電気を引く。その前に、
オフィスの昼休み、携帯に着信がありました。登録のない番号から。
以前の私なら、こういう電話は取りません。迷惑電話とか、不愉快ですもんね。
最近は躊躇なく取ります。大事な連絡かもしれない。
この辺では、大事な連絡が電話で来るんです。番号を知らせた覚えのない方からも。
「電力会社の者です。

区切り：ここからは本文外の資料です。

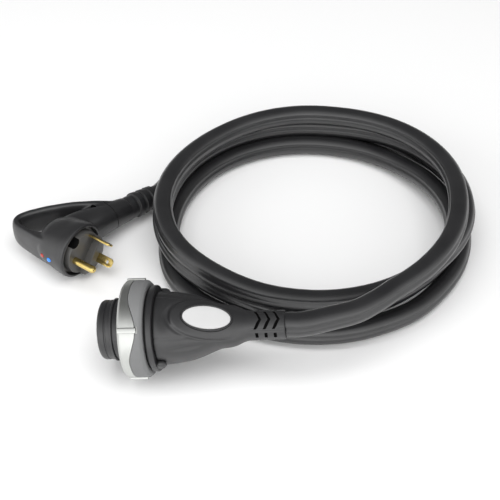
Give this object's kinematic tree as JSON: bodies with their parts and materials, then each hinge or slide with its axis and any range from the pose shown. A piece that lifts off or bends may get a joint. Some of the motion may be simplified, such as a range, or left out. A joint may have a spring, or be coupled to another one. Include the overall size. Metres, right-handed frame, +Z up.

○○町の新築工事の配電の件で」
ほらね。
家を建てるのだから、電力会社とのお付き合いも必要です。
これまで、給排水の心配ばかりしてきたのは、自分の負担で引くからです。
電気は、ちょっとくらい辺鄙な場所でも、電力会社がインフラを提供してくれます。
なので、電力会社と話をするのは初めて。
何の話かと言うと、
私の家に電気を引くために、架線工事をするそうです。
工事のために、竹の伐採をするそうです。
伐採のために、許可書にハンコが要るそうです。
できれば今日中に。
「判りました。すぐ行きます」
ランチの約束をしていた主任さんにごめんなさいを言って、駐車場に走ります。
私の車、買ってちょうど1年になります。
1年前にはたいそう苦労した道程ですが、普通に走れば20分。昼の時間帯なら15分。
昼休みにちょっと行って、帰ってこれる距離なんです。
私の山にたくさんの人が来ていました。
基礎工事の方、水道工事の方、電気工事の方、あと、廃屋の片付けの方も。
みなさん、私のために働いてくださっています。こういうところを見られるの、すごく嬉しいことですよ。
で、電気工事ですが。
私の家、すぐ近くに電柱があります。去年、きれいな藤が咲いていた電柱。
最近わかった事ですが、これは現役の電柱でした。93番地の廃屋に電気を運んでいます。
これは先週の写真ですが、
今、この廃屋を片付けています。中に詰まった荷物を運び出しています。
この明かりはそのための給電ですが、この場所に明かりが灯るのは何年ぶりでしょう?
私的には、ちょっと胸を打たれる光景です。
で、電気工事ですが。
現役の電柱と現役の架線があるのだから、新しい家の配電も簡単。
と思ったら。
現役の電線、かなり老朽化しているようで、電柱何本か分を張り替えるそうです。
その何本かが、すみません、うちの荒れ地の中にあって、竹を切らないと工事ができないそうです。
竹と、何本かの雑木を。
「ずいぶんお手数をお掛けすることになりますね」
「本来は定期的にメンテナンスするんだけど、ここは暫くいじってなかったようで」
誰も電気を使っていなかったから、ですね。今でも使えることの方がびっくり。
切る木を確認させてもらいました。大丈夫、父が大事にしている泰山木は切りません。
伐採許可書にハンコを押しました。
近く、伐採業者の方が来るそうです。